Support the strugglers

Have a series of questions up your sleeve that can support understanding – think about how you can reframe questions, approaches or knowledge of the concepts. Sometimes it’s down to how it’s said rather than what is said.

Scaffold the successful

Don’t let them get comfortable!

If they’re flying through, sprinkle in questions that will force them to pause. Try asking them hypotheticals, ‘what if?’ or ‘does that always work?’, or throw them a new challenge like ‘what would it look like as a diagram?’

And a few other things to keep in mind…

  • Again, be prepared! Having a series of prepped questions will create a learning journey you can take your class on.
  • Resist the urge to give students answers. Let them walk down the path you’ve created in their own way and time.
  • Confuse students a little – wrestling with concepts turns general understanding into deeper knowledge.
  • Group questioning should encourage discussion and debate! This sharing and challenging of ideas show students how different thinking can be between them.

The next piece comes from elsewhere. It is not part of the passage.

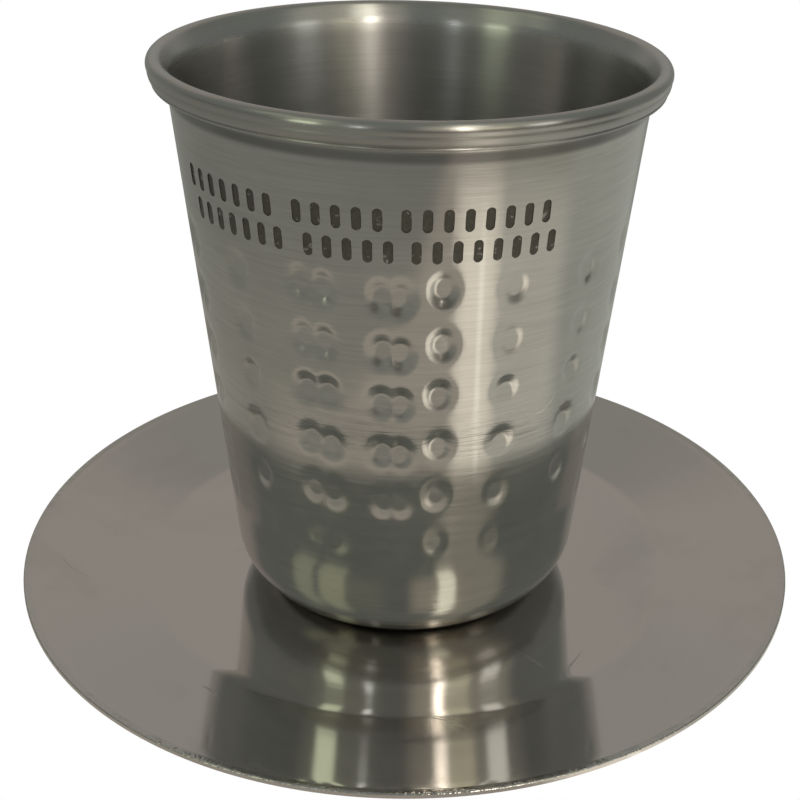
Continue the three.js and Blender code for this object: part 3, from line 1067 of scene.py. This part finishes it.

They group according to the activity

Suit your class to the activity. Think through and see if the activity, or what parts of the activity are best-left solo, or in pairs, or by tables, or by ability levels and so on.

Group activities can inspire a whole new level of creativity with your PSR lesson. You can set each student within groups different roles, tasks or even characters (if your story-telling is good enough!)

One of the best ways to do this is through the Jigsaw Technique. It gives students the chance to become temporary experts in a topic before they pass it on to classmates.

They time it just right

To time PSR lessons, you’ll want to keep three things in mind:

Know your students

How long will it take the fastest and slowest students to complete each section? What are the chances of mass distraction breaking out? Having an understanding of how long things might take and when things might go wrong.

Know your activity

How long does it take to explain the concepts? How many different ways are you planning to explain questions? How long are they?

Keep a running tally of how long you suspect each part of the lesson might take and use it as a rough guide for your lesson.

Leave time to reflect

This is the most important part of PSR to make time for. Reflecting and giving students the chance to discuss helps them absorb what they’ve just learned.

They reflect themselves

Now it’s your turn, and immediacy is key.

Get your thoughts on paper make a summary of:

What worked?

Note if the lesson:

  • Sparked interest
  • Kept them engaged
  • Was followed the whole way

What didn’t work?

Note:

  • Where you might have lost students
  • If eyes and minds started to wander
  • If every student was accounted for

What would you like to do next time?

Take notes on what you’d like to achieve the next time around!

PSR lessons are an iterative process – you’ll get better from the first to the hundredth time teaching it!